Created At: 8/8/2025Updated At: 8/18/2025
Answer (1)

That's right, what you heard is true! In Japan, this is a very common and unique system called "Kabunushi Yūtai" (株主優待, Shareholder Benefits).

So, is it actually worth it? Let's break it down clearly today, just like chatting with a friend.

First, What is "Kabunushi Yūtai"?

Simply put, it's when publicly traded companies, to thank their shareholders for their support, give out extra "gifts" on top of cash dividends. These gifts are incredibly diverse and interesting:

  • Food & Drinks: This is the most common. Examples include the rice, soy sauce you mentioned, plus product vouchers, instant curry, beverages, beer, etc., from food companies.
  • Discount Coupons / Gift Certificates: Vouchers or discount coupons for chain restaurants (like Yoshinoya, Saizeriya), supermarkets, department stores, and clothing stores. If you're a regular customer at these places, this is super practical.
  • Free Services / Tickets: Railway companies give free ride tickets, airlines offer flight discounts, movie studios provide movie tickets, and theme parks (like Sanrio Puroland) give admission tickets.
  • Company Products: Cosmetics companies send skincare sets, stationery companies offer stationery gift packs, and so on.

Basically, companies give benefits related to whatever they do.

Why Are Companies So "Generous"?

It's not just about "thanks"; there are several business reasons behind it:

  1. Stabilize Individual Shareholders: Offering practical items attracts many ordinary people like you and me to become long-term shareholders. More individual shareholders make the stock price less volatile due to large institutional trades.
  2. Promote Their Own Products: Giving you a voucher for their restaurant? If you try it and like it, you become a repeat customer. It's direct advertising.
  3. Build Brand Loyalty: When you're not just a consumer but also an "owner" (shareholder) of the company, the feeling is different. You pay more attention and are more willing to support it.
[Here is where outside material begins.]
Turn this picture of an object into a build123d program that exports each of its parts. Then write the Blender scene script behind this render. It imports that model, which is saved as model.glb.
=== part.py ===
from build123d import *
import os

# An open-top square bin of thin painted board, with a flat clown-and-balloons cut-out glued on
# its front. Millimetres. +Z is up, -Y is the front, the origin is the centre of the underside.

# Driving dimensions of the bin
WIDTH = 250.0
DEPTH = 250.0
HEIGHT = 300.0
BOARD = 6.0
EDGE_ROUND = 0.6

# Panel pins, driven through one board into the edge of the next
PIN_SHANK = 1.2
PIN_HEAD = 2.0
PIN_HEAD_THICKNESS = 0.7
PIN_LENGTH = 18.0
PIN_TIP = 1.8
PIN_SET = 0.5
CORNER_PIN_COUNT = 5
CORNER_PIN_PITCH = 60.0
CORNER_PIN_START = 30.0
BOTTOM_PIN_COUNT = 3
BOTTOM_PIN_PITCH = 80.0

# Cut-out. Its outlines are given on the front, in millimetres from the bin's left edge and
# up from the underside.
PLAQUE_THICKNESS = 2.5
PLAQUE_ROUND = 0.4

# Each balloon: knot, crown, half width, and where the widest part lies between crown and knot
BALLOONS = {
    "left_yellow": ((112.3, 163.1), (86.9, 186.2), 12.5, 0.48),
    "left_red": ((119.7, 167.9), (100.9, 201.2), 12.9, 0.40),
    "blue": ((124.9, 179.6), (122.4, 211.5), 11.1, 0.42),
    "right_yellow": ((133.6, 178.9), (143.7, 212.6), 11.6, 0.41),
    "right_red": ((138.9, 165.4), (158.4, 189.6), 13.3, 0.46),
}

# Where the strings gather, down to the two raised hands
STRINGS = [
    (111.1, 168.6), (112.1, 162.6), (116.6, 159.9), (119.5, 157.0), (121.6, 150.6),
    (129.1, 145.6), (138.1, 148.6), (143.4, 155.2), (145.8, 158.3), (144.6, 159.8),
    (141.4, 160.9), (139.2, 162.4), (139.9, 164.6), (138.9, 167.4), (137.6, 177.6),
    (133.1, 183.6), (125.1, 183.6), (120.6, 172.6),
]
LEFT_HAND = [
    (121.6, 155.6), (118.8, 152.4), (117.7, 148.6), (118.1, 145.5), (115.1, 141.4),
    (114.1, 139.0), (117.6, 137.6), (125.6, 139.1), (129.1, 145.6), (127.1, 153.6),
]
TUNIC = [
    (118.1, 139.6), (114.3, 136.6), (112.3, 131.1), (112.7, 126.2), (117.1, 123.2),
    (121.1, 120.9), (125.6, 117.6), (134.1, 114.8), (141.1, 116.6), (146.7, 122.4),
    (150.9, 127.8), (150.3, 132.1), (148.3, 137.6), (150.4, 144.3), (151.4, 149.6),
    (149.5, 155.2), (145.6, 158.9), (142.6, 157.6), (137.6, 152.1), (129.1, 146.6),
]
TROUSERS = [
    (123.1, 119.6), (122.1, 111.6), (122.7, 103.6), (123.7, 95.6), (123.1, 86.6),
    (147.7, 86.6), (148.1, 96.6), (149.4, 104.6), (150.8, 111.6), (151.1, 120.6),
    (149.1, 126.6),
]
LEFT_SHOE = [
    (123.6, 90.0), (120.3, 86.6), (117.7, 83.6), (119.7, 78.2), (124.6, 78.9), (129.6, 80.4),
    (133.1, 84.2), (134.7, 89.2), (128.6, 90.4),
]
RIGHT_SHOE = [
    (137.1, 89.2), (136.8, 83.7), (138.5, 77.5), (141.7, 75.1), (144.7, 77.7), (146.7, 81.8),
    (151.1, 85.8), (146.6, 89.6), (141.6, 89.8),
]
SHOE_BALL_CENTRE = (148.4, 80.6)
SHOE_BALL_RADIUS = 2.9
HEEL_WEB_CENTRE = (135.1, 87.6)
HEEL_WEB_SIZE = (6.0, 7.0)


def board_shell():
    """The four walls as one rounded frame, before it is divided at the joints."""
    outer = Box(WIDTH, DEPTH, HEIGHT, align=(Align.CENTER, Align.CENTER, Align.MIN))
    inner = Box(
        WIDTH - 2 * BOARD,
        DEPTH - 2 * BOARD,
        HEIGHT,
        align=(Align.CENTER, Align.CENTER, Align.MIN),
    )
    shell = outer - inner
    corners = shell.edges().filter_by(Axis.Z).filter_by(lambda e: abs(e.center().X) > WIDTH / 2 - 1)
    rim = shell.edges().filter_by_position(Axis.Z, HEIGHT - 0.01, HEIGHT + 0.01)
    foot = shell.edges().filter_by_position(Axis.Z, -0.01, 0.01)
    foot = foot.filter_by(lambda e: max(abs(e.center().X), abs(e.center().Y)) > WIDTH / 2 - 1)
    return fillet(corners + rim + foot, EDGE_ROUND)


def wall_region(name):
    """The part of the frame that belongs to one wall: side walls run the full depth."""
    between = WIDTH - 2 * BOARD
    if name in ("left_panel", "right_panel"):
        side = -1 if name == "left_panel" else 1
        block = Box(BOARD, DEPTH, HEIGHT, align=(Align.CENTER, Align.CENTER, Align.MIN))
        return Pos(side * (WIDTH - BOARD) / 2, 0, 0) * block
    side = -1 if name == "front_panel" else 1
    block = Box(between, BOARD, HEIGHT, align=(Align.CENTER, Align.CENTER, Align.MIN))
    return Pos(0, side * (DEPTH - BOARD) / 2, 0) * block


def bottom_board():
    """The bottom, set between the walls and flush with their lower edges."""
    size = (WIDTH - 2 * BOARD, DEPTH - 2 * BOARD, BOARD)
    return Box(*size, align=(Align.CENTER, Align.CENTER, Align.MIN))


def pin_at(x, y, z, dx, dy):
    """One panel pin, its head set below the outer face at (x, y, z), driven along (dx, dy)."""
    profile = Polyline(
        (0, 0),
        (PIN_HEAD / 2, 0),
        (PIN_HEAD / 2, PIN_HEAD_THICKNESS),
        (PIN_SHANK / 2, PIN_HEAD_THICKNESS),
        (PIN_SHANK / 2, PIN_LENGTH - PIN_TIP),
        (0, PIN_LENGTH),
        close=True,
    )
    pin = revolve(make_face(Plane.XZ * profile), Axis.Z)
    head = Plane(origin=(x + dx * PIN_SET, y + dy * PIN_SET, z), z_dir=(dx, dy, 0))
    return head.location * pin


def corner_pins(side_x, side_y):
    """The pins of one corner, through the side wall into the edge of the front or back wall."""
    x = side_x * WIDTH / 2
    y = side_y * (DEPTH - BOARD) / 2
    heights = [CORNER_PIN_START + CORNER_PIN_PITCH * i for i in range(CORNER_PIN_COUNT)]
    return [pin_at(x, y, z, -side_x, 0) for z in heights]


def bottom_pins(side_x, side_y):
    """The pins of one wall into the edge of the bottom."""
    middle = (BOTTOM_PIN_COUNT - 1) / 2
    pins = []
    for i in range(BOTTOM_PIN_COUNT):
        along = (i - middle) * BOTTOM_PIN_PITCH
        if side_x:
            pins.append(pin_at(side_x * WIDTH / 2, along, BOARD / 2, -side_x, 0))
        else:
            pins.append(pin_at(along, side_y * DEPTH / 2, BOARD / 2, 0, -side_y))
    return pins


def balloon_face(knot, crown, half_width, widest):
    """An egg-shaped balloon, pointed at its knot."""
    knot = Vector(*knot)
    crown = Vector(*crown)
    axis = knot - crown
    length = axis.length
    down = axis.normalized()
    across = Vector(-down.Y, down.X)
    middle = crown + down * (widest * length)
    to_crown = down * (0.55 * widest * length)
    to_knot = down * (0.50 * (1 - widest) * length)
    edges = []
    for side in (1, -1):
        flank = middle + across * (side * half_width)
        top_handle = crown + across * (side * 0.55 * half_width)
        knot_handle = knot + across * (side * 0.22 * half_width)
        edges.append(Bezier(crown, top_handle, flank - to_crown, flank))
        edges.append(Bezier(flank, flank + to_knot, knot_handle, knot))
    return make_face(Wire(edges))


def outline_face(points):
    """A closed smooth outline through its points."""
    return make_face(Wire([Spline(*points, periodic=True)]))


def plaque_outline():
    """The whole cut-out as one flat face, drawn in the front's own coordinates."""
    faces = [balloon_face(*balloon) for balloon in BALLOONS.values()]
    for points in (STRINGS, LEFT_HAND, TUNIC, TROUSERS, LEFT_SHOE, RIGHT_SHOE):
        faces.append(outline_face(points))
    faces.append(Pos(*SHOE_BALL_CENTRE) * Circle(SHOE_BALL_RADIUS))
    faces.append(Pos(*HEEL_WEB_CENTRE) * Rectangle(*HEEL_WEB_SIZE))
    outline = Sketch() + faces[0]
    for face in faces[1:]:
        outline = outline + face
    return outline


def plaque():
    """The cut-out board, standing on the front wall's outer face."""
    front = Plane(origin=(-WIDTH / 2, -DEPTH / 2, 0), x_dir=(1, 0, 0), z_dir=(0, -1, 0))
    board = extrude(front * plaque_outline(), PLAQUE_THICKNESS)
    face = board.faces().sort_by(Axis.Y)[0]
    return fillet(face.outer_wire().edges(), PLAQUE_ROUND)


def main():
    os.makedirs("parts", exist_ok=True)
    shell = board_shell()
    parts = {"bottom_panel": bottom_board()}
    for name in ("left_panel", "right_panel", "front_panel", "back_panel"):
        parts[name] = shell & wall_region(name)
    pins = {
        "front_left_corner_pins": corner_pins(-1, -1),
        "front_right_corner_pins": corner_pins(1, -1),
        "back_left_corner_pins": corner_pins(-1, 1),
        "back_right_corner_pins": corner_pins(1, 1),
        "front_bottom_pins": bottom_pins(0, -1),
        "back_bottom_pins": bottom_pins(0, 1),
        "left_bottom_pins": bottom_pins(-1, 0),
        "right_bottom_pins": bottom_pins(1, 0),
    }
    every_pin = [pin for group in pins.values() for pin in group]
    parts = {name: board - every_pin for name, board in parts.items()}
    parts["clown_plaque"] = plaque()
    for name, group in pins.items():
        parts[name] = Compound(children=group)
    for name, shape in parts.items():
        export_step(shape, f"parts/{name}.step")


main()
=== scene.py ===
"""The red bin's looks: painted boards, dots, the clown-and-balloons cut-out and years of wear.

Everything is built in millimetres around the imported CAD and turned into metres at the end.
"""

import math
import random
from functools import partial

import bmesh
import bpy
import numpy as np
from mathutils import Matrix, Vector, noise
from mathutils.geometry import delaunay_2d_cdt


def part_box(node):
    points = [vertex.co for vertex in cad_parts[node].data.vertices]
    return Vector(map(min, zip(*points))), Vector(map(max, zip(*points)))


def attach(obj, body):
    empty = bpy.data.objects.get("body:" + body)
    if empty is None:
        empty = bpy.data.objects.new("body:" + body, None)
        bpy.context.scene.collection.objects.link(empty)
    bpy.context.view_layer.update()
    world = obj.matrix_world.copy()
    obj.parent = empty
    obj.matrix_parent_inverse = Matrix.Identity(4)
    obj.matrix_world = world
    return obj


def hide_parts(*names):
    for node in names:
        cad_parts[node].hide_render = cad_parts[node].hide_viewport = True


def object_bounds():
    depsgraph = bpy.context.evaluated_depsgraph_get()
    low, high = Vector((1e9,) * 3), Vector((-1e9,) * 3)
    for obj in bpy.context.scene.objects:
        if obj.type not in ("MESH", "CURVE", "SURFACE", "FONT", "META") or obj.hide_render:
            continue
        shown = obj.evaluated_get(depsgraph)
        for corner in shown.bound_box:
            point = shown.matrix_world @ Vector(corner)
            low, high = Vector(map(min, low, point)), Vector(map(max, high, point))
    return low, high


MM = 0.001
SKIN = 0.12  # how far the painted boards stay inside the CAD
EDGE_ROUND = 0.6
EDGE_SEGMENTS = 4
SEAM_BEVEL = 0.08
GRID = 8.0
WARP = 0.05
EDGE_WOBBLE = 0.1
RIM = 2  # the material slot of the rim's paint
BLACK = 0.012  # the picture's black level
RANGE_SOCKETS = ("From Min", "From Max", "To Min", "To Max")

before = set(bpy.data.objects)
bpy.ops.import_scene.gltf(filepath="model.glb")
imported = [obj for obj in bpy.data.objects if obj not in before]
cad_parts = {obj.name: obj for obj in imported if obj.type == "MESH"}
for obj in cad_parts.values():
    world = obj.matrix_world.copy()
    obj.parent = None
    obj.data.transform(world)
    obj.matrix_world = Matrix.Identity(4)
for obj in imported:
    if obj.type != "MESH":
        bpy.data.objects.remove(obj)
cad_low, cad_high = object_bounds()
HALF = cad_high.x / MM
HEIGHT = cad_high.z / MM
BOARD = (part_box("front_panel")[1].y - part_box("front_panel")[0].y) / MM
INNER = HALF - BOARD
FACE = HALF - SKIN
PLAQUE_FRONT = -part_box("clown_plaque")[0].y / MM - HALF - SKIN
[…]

So, Is Buying Stocks Just for "Kabunushi Yūtai" Worth It?

This is the core question. The answer is: It depends; you can't generalize. Let's look at it from two angles:

When is it "Worth It"?

  1. As Tangible Extra Return: Stock returns usually come from two parts: capital gains (price increase) + cash dividends. In Japan, you can think of it as three parts: Capital Gains + Cash Dividends + Shareholder Benefits. These "benefits" are tangible items that save you money or provide enjoyment, effectively increasing your investment return.
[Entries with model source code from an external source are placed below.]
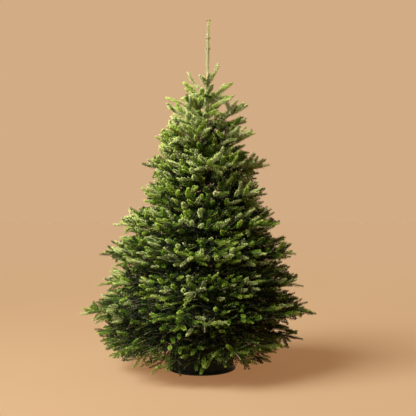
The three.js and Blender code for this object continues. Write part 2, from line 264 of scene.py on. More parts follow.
def ring_rise(ring):
    """The slope of a ring's boughs, steeper higher up."""
    share = ring / LAST_RING
    return tan(radians(RISE_LOW + RISE_LINEAR * share + RISE_SQUARE * share * share))


def ring_reach(ring):
    if ring == 0:
        return SKIRT_REACH
    if ring == LAST_RING:
        return TOP_REACH
    return cone_radius(foot_height(ring)) / (1 + CONE_SLOPE * ring_rise(ring))


def cone_radius(height):
    """How far out the crown's surface is at this height."""
    return CONE_RADIUS + CONE_SLOPE * (CONE_HEIGHT - height)


REACHES = [ring_reach(ring) for ring in range(LAST_RING + 1)]
RISES = [ring_rise(ring) for ring in range(LAST_RING + 1)]


def ring_height(ring, radius):
    """How high a ring's boughs are at this radius, a little bowed between foot and tip."""
    reach = REACHES[ring]
    bow = BOW * reach * sin(pi * min(radius, reach) / reach)
    return foot_height(ring) + radius * RISES[ring] + bow


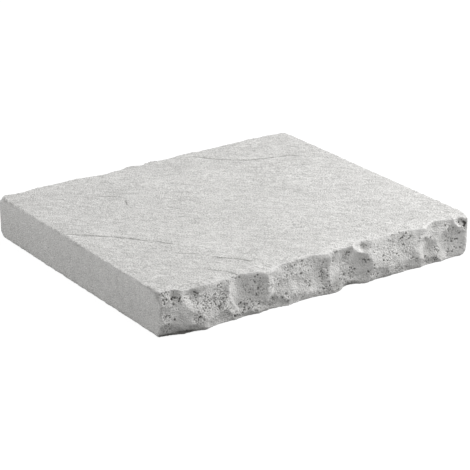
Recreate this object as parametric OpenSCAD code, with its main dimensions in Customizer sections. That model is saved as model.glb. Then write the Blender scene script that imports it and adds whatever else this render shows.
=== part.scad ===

  2. Small Investment, High "Benefit Yield": Many companies offer benefits for holding just 100 shares (the minimum trading unit for Japanese stocks is usually 100 shares). Sometimes, you might spend only ¥10,000 (around ¥5,000 RMB) for 100 shares but receive vouchers worth ¥3,000 and ¥2,000 in cash dividends annually. That means the dividend + benefit yield alone is 5%! That's quite substantial.

  3. Small Joys in Life: Frankly, receiving a package from the company each year and opening it to see what tasty or useful things they sent is fun in itself. It adds a human touch and a sense of participation to the otherwise cold world of investing.

When is it "Not Worth It" or Even a "Trap"?

  1. The "Benefit Trap": Buying a Bad Company for the Perks! This is the biggest pitfall! Some companies perform poorly, with stock prices falling year after year, but they use seemingly attractive "benefits" to lure you in. Example: You spend ¥100,000 on a company's stock to get ¥5,000 worth of gifts annually. But over the year, the company performs so badly that the stock price drops 20%, turning your ¥100,000 into ¥80,000. Losing the watermelon (¥20,000 principal) while chasing the sesame (¥5,000 gift) is a terrible deal.

  2. Stock Price Volatility Risk: Japanese companies have a "record date" (権利確定日, essentially the ex-dividend date for benefits) for determining who receives benefits and dividends. Many people buy shares just before this date to qualify for the benefits and sell immediately after. This causes significant short-term price volatility ("rights rush" and subsequent selling) around this date. If you buy at the wrong time, you could easily be left holding the bag at a high price.

  3. Impractical Gifts: If you live in Hokkaido but get a restaurant voucher only usable in Tokyo, it's useless. Or if you live alone and the company sends you 20kg of rice – you can't finish it, and it just takes up space. So, whether the benefits suit your lifestyle is crucial.


Final Advice for You

If you're interested in "Kabunushi Yūtai" and want to try it, remember these principles:

  1. Company Fundamentals Come First: Like any sound value investment, research if the company is fundamentally good. Is it profitable? Does it have growth potential? Is it financially healthy? Only consider the benefits if the company itself is a worthwhile investment.

  2. Treat Benefits as Icing on the Cake: Don't put the cart before the horse. See them as an "extra perk" or "little bonus" on top of investing in a good company, not the sole reason for buying.

  3. Calculate the Total Return: Comprehensively evaluate the "expected stock performance + cash dividend yield + value of shareholder benefits" to see if the overall return is attractive and if you can handle the associated risks.

  4. Choose Benefits You'll Actually Use: Invest in companies whose products you already consume or whose benefits are genuinely practical for you. This maximizes the value you get.

In conclusion, "Kabunushi Yūtai" is a fascinating feature of the Japanese stock market. Done right, it can genuinely boost investment returns and enjoyment. But the key is to be a smart investor and always remember you're buying the "company," not just the "free gift."